GIVEN RECORDS:
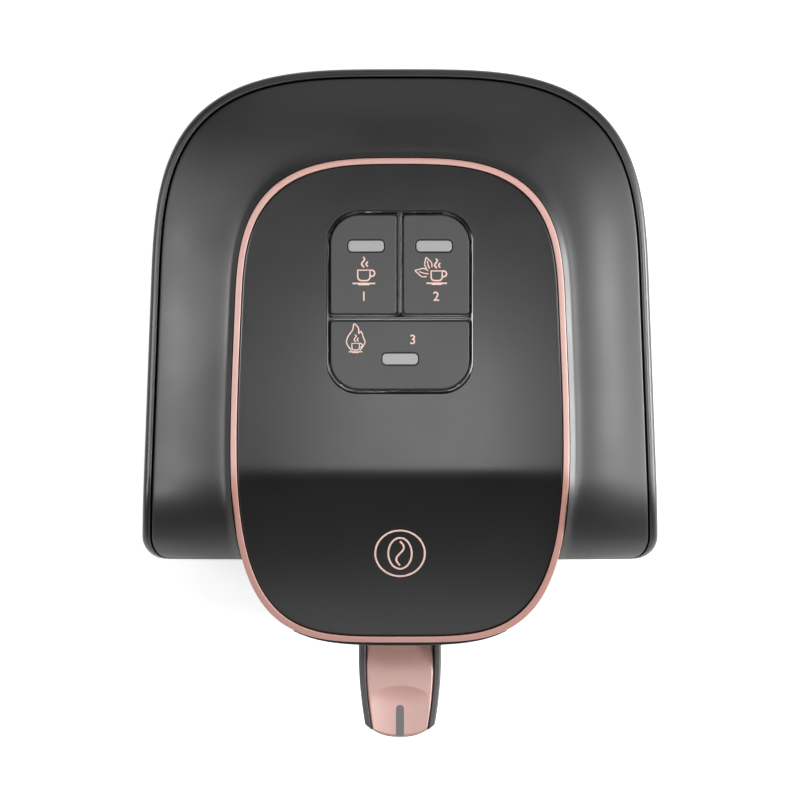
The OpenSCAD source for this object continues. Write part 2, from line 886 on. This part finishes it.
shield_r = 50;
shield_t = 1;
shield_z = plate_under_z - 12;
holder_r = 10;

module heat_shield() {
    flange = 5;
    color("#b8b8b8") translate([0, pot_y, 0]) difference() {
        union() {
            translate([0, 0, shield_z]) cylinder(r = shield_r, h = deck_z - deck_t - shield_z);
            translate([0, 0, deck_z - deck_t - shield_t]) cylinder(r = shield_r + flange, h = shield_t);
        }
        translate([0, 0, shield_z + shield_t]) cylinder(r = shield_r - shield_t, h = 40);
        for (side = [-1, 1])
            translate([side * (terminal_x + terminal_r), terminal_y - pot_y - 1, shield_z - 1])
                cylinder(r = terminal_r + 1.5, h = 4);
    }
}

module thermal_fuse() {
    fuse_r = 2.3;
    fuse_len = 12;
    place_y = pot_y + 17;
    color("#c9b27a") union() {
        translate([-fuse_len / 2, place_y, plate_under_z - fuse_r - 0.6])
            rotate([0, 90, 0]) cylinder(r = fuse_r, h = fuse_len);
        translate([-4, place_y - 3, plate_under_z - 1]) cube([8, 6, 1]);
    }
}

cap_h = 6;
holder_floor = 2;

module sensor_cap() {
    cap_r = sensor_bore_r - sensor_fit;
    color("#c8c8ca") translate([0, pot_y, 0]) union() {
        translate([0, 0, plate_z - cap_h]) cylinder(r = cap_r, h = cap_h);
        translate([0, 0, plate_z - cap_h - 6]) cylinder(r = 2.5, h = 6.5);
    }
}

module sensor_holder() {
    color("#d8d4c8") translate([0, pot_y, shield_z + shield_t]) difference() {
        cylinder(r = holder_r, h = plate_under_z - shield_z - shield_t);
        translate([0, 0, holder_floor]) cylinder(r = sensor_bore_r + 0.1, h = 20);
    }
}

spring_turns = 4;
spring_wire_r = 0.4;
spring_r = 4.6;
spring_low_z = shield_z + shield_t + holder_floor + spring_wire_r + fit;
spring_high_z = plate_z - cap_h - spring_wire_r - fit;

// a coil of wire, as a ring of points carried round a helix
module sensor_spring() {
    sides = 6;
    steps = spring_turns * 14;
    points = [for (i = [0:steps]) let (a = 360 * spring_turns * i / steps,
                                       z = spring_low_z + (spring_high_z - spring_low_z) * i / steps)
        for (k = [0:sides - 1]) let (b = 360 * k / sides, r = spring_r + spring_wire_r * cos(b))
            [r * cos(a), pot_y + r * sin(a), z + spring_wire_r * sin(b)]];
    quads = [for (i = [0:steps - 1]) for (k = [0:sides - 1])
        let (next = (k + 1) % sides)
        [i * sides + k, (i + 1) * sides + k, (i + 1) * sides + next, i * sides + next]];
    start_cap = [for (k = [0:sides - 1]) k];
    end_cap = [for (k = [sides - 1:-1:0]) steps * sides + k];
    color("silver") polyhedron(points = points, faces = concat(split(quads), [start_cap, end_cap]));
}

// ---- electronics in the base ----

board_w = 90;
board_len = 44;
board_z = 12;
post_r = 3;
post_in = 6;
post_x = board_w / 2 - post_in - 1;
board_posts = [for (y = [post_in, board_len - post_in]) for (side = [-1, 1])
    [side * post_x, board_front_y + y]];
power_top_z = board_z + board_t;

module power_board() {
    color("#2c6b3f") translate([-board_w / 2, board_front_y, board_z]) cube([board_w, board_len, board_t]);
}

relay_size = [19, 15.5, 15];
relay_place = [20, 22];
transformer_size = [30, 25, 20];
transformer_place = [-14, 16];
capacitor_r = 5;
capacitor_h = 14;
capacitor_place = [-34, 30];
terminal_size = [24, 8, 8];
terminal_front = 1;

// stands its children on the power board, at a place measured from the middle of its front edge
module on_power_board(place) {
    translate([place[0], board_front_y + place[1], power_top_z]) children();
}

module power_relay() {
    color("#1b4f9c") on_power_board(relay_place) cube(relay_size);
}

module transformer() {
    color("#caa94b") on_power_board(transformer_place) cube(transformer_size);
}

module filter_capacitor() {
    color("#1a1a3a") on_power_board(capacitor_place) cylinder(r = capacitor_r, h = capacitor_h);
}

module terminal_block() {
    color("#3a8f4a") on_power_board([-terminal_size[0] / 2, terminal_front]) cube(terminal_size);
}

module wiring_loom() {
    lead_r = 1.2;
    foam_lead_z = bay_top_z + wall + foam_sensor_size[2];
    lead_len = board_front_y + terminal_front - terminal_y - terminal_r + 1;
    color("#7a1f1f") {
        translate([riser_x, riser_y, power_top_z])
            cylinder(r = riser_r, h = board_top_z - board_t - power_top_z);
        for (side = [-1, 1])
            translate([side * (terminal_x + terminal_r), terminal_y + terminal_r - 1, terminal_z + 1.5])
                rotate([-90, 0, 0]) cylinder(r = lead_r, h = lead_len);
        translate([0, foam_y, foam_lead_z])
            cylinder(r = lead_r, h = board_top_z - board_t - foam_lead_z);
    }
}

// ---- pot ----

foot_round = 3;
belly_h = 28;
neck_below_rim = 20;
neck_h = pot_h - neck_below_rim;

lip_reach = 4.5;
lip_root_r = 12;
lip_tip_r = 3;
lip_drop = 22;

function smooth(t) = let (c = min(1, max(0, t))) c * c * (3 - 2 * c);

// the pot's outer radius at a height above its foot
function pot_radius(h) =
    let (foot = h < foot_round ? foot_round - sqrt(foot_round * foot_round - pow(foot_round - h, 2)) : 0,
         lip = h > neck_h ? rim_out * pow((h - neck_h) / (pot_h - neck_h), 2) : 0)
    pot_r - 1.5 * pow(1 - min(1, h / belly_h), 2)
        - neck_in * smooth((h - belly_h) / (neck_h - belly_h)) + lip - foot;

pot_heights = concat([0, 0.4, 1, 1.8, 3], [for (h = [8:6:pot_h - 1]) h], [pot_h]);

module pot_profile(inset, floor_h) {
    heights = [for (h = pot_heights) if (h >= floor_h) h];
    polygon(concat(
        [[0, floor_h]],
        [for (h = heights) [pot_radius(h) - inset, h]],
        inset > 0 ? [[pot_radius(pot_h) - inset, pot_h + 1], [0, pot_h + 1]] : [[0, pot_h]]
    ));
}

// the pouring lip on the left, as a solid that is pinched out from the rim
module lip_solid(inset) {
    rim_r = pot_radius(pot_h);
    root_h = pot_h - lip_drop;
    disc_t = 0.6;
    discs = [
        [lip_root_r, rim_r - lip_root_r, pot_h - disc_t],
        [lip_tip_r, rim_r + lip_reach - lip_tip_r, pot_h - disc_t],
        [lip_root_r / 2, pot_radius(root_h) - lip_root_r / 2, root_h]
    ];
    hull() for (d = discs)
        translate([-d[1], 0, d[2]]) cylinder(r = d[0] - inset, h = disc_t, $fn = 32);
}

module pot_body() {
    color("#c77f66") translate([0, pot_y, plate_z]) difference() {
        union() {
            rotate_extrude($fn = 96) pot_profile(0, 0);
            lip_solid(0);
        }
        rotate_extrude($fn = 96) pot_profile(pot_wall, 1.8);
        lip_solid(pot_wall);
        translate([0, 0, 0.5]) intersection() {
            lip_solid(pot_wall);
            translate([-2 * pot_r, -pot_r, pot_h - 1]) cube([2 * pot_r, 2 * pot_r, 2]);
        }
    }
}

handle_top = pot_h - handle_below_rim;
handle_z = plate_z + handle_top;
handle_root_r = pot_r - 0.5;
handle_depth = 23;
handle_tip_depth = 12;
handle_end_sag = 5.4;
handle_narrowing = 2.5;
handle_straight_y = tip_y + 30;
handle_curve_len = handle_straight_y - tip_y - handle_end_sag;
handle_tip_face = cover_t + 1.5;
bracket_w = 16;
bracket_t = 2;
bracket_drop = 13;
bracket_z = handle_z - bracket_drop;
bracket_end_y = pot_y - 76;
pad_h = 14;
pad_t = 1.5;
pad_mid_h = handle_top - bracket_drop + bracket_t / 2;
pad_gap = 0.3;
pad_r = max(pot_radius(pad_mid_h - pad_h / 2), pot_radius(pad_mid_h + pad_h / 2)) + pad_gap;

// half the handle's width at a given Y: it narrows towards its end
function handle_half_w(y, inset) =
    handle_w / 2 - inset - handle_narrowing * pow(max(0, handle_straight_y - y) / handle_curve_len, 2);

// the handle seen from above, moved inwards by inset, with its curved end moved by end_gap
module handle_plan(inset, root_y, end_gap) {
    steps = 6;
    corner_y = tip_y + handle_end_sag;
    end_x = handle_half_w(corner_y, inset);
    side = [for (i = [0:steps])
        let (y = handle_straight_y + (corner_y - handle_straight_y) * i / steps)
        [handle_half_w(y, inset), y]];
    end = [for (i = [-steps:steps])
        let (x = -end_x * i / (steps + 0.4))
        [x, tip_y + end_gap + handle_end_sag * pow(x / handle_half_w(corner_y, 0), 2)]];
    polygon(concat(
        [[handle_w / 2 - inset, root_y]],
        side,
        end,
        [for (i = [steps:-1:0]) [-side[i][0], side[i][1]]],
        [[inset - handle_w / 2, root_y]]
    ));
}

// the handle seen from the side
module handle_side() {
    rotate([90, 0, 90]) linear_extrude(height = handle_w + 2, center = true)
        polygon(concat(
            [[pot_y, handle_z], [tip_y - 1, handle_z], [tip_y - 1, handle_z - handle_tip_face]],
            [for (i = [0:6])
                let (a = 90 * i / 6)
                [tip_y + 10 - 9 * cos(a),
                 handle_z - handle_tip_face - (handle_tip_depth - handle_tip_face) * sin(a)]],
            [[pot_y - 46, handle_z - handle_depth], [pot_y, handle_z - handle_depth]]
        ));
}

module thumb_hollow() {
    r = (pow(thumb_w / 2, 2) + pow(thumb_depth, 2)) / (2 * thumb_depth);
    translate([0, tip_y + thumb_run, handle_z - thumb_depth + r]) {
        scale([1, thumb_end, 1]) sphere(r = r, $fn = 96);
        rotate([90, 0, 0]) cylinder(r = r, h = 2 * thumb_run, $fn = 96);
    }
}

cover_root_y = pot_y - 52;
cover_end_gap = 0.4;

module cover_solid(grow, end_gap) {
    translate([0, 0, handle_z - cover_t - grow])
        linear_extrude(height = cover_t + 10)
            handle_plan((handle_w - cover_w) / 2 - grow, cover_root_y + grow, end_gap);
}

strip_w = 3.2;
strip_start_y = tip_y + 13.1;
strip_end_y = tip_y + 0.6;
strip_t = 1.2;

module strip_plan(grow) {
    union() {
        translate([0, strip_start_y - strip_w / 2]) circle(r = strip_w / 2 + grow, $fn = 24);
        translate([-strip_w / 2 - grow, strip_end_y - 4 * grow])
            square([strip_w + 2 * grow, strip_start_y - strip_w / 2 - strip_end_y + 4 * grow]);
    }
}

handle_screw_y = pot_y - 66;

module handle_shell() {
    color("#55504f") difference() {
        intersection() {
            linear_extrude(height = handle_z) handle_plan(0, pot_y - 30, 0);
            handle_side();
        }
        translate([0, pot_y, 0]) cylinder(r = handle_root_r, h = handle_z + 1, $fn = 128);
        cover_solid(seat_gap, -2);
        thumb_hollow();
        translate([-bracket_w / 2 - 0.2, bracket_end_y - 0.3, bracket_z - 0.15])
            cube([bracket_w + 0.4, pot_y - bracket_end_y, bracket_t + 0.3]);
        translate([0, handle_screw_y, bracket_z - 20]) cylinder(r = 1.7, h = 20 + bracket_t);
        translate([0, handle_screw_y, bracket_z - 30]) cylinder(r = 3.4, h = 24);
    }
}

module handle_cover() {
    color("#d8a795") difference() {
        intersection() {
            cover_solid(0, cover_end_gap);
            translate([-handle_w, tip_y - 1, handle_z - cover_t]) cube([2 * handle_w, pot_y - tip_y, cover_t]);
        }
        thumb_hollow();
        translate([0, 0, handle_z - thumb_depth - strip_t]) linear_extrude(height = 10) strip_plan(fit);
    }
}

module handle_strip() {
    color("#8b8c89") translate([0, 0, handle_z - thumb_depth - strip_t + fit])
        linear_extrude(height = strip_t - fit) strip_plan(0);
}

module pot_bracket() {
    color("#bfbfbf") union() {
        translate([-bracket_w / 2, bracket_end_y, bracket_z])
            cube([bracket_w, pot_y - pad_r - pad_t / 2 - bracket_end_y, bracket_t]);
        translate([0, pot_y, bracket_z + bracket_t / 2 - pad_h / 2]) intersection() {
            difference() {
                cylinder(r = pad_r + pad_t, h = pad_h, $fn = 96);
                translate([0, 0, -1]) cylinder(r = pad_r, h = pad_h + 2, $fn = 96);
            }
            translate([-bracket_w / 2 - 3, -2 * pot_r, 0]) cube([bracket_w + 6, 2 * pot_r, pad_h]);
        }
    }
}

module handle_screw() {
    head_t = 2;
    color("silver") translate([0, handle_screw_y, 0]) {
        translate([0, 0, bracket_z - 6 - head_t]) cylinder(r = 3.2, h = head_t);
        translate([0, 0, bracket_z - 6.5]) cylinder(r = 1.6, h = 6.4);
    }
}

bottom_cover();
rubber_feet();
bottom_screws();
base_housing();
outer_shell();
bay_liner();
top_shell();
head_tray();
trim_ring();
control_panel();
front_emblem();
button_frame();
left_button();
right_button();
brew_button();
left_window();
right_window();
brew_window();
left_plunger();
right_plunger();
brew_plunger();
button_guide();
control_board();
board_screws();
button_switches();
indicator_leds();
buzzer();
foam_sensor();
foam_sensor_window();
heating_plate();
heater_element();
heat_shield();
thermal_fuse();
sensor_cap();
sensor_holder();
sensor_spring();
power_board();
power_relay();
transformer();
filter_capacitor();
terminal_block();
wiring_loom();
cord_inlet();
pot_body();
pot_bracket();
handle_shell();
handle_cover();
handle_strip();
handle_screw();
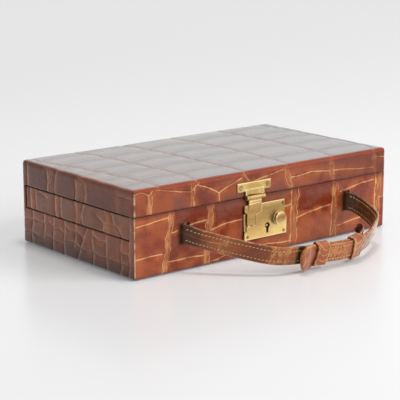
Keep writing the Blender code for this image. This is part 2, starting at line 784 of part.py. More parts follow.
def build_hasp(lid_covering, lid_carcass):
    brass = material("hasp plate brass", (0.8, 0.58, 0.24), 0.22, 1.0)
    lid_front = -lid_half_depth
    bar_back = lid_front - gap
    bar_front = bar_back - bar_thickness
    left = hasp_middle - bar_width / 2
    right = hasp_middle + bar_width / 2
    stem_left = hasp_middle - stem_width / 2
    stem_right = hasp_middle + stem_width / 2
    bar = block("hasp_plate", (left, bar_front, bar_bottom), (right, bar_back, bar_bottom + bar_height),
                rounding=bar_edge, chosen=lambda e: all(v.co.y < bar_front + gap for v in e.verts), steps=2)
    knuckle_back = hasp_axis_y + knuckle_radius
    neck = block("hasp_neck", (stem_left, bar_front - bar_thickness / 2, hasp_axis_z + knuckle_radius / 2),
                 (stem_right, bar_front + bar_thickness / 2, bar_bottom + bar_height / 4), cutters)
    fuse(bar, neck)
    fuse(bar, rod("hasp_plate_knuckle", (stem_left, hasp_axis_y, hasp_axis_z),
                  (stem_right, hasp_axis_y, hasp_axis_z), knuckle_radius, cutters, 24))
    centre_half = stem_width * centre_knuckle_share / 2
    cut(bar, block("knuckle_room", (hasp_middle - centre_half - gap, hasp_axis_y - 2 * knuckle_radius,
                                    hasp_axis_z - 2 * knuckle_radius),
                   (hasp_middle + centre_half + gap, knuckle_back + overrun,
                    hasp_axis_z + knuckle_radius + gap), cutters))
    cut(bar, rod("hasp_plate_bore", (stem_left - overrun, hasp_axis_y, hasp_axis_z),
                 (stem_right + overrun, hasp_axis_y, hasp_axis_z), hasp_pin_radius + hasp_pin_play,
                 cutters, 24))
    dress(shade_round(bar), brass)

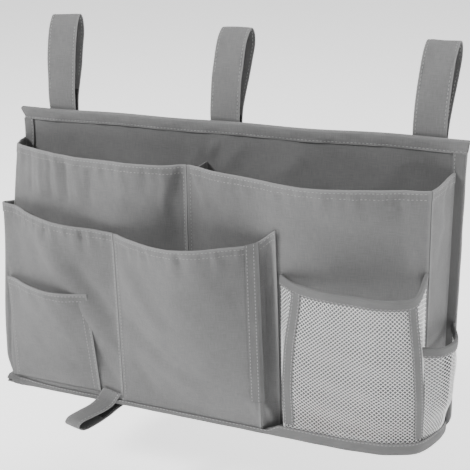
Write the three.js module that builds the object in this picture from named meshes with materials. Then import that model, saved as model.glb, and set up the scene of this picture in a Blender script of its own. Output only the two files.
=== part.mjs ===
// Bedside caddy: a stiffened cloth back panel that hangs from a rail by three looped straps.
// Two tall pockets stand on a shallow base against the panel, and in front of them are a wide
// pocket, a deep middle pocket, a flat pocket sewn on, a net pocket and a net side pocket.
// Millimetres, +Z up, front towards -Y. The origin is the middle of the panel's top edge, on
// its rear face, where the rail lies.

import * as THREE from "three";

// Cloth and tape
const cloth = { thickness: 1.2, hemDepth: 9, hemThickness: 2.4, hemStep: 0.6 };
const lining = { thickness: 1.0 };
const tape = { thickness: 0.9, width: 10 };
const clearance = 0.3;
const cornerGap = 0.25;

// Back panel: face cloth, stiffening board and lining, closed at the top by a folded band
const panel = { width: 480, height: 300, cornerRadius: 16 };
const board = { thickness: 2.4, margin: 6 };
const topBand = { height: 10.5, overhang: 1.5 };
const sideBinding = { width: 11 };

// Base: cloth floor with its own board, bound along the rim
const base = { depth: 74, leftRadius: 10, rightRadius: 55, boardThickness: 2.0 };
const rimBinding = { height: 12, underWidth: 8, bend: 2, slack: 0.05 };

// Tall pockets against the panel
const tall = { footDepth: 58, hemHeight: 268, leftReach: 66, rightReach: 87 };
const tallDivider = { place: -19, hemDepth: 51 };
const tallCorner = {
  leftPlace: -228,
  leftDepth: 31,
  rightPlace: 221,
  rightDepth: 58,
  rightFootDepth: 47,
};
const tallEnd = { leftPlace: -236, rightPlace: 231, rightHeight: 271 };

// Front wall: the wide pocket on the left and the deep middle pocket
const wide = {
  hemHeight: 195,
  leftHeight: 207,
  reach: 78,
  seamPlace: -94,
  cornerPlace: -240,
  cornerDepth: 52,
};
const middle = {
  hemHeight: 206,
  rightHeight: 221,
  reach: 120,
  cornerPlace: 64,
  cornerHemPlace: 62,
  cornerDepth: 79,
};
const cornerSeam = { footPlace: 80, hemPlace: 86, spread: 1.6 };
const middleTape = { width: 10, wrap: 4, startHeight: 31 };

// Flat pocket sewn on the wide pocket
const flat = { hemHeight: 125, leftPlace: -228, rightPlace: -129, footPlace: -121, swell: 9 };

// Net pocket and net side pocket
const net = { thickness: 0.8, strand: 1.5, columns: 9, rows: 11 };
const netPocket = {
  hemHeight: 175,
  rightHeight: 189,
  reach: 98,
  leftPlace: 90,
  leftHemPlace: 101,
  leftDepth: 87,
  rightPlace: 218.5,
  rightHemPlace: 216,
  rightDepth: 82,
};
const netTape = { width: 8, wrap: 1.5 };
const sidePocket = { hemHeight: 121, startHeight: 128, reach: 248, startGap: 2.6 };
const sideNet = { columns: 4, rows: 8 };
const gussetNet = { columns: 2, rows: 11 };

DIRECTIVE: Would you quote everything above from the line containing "Keep writing the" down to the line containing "dress(shade_round(bar), brass)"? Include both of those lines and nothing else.

COMPLETE RESPONSE:
Keep writing the Blender code for this image. This is part 2, starting at line 784 of part.py. More parts follow.
def build_hasp(lid_covering, lid_carcass):
    brass = material("hasp plate brass", (0.8, 0.58, 0.24), 0.22, 1.0)
    lid_front = -lid_half_depth
    bar_back = lid_front - gap
    bar_front = bar_back - bar_thickness
    left = hasp_middle - bar_width / 2
    right = hasp_middle + bar_width / 2
    stem_left = hasp_middle - stem_width / 2
    stem_right = hasp_middle + stem_width / 2
    bar = block("hasp_plate", (left, bar_front, bar_bottom), (right, bar_back, bar_bottom + bar_height),
                rounding=bar_edge, chosen=lambda e: all(v.co.y < bar_front + gap for v in e.verts), steps=2)
    knuckle_back = hasp_axis_y + knuckle_radius
    neck = block("hasp_neck", (stem_left, bar_front - bar_thickness / 2, hasp_axis_z + knuckle_radius / 2),
                 (stem_right, bar_front + bar_thickness / 2, bar_bottom + bar_height / 4), cutters)
    fuse(bar, neck)
    fuse(bar, rod("hasp_plate_knuckle", (stem_left, hasp_axis_y, hasp_axis_z),
                  (stem_right, hasp_axis_y, hasp_axis_z), knuckle_radius, cutters, 24))
    centre_half = stem_width * centre_knuckle_share / 2
    cut(bar, block("knuckle_room", (hasp_middle - centre_half - gap, hasp_axis_y - 2 * knuckle_radius,
                                    hasp_axis_z - 2 * knuckle_radius),
                   (hasp_middle + centre_half + gap, knuckle_back + overrun,
                    hasp_axis_z + knuckle_radius + gap), cutters))
    cut(bar, rod("hasp_plate_bore", (stem_left - overrun, hasp_axis_y, hasp_axis_z),
                 (stem_right + overrun, hasp_axis_y, hasp_axis_z), hasp_pin_radius + hasp_pin_play,
                 cutters, 24))
    dress(shade_round(bar), brass)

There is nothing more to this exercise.